I think we need to explore this a bit further, but I can imagine that when switching reference formulation we could also require(?) specifying iterator, or use the default for the reference formulation.
So then you'd get:
@prefix rml: <http://w3id.org/rml/> .
@prefix : <http://example.org/> .
:jsonSource a rml:LogicalSource ;
rml:source "./test_cases/json_csv_data.json";
rml:referenceFormulation rml:JSONPath ;
rml:iterator "$.people[*]" .
:jsonView a rml:LogicalView ;
rml:onLogicalSource :jsonSource ;
rml:field [
rml:fieldName "name" ;
rml:reference "$.name" ;
] ;
rml:field [
rml:fieldName "hobbies" ;
rml:reference "$.hobbies" ;
rml:referenceFormulation rml:CSV;
# implicit iterator is CSV row
rml:field [
rml:fieldName "type" ;
rml:reference "type" ;
] ;
rml:field [
rml:fieldName "id" ;
rml:reference "id" ;
] ;
] .
{
"people": [
{
"name": "alice",
"hobbies": "id;type\n1;volleybal\n2;basketball\n3;horses"
},
{
"name": "bob",
"hobbies": "id;type\n1;football"
}
]
}
# | name | name.# | hobbies | hobbies.# | hobbies.id | hobbies.id.# | hobbies.type | hobbies.type.# |
---|---|---|---|---|---|---|---|---|
0 | alice | 0 | 1;volleybal | 0 | 1 | 0 | volleybal | 0 |
0 | alice | 0 | 2;basketball | 1 | 2 | 0 | basketball | 0 |
0 | alice | 0 | 3;horses | 2 | 3 | 0 | horses | 0 |
1 | bob | 0 | 1;football | 0 | 1 | 0 | football | 0 |
Agree with the latest comment of Pano: include iterator every time you change reference formulations (or use the default if there is one).
I have done some tests, and think that indeed the obligatory iterator (implicate in case of tabular data) whenever the reference formulation changes, seems to solve the issue. I think that we need to mention in the spec that first the expression map is resolved, and after that the reference formulation + iterator. So in the above case first resolve rml:reference "$.hobbies"
and then split the result in rows.
Here an example in the opposite direction, JSON data in CSV file:
mapping.ttl
@prefix rml: <http://w3id.org/rml/> .
@prefix : <http://example.org/> .
:csvSource a rml:LogicalSource ;
rml:source "./test_cases/POCLV0004b/csv_json_data.csv";
rml:referenceFormulation rml:CSV .
:csvView a rml:LogicalView ;
rml:onLogicalSource :csvSource ;
rml:field [
rml:fieldName "name" ;
rml:reference "name" ;
] ;
rml:field [
rml:fieldName "parents" ;
rml:reference "parents" ;
rml:referenceFormulation rml:JSONPath ;
rml:iterator "$";
rml:field [
rml:fieldName "mother" ;
rml:reference "$.mother" ;
] ;
] ;
rml:field [
rml:fieldName "items" ;
rml:reference "items" ;
rml:referenceFormulation rml:JSONPath ;
rml:iterator "$[*]" ;
rml:field [
rml:fieldName "type" ;
rml:reference "$.type" ;
] ;
] .
Source data:
name,parents,items
alice,"{""mother"":""maria"",""father"":""joseph""}","[{""type"":""sword"",""weight"":1500},{""type"":""shield"",""weight"":2500}]"

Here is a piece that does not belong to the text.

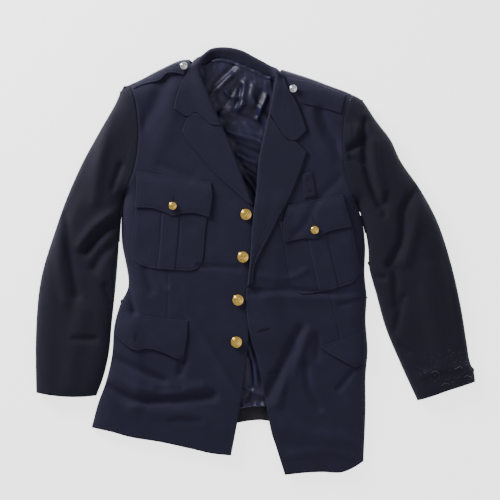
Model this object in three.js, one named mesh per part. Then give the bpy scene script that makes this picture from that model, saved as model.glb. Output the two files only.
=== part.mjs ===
// A single-breasted uniform dress jacket of navy wool, unfastened and laid on its back on a flat surface.
// Units are millimetres. +X runs to the wearer's left, +Y from hem to collar and +Z up from the surface.
// Each piece of cloth is a thin wall between two grids of points, one for each of its faces.
import * as THREE from "three";

const cloth = 2; // outer cloth with its interlining
const lightCloth = 1.4; // pockets, flaps, straps and facings
const satin = 1; // lining
const seamGap = 0.4; // between pieces that are sewn together
const layGap = 0.7; // between a piece and what it lies on
const sideRoll = 34; // how far in from an edge the upper layer takes to reach its full height
const underRoll = 15; // the same for the lower layer
const seamShare = 0.36; // height of a side seam, as a share of the layer's full height
const hemShare = 0.8; // height of the fronts at the hem, as a share of their full height
const hemReach = 120; // how far above the hem the fronts start to come down
const reach = 75; // how far past the armhole's ends an edge still shapes the neighbouring panel
const turn = 5; // how far the fronts stop short of the lapel's and the collar's turned edge
const overlap = { lift: 3.4, full: 45, end: 85, top: 150, bottom: -190 }; // left front over right front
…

bob,"{""mother"":""anna""}","[{""type"":""flower"",""weight"":15}]"
tobias,"{}","[]"
Result:
| # | name | name.# | parents | parents.# | parents.mother | parents.mother.# | items | items.# | items.type | items.type.# |
| - | ------ | ------ | ------------------------------------ | --------- | -------------- | ---------------- | ---------------------------------- | ------- | ---------- | ------------ |
| 0 | alice | 0 | {"mother":"maria","father":"joseph"} | 0 | maria | 0 | {"type": "sword", "weight": 1500} | 0 | sword | 0 |
| 0 | alice | 0 | {"mother":"maria","father":"joseph"} | 0 | maria | 0 | {"type": "shield", "weight": 2500} | 1 | shield | 0 |
| 1 | bob | 0 | {"mother":"anna"} | 0 | anna | 0 | {"type": "flower", "weight": 15} | 0 | flower | 0 |
| 2 | tobias | 0 | {} | 0 | | | | | | |
agreed in CG meeting 03/20/2024 that this approach is a good solution
However, is this in line with how we calculated the index for json file? There the index is 0 if there is only on value for the logical iteration. In case of csv there standard only one value for the logical iteration, so then the index of all fields should be 0, except for the overall index #.
And what to do with a nested csv column? In that case it makes more sense to maintain the index of the row, otherwise we cannot reconstruct the order.
Should we define the algorithm to calculate the index for a field per reference formulation?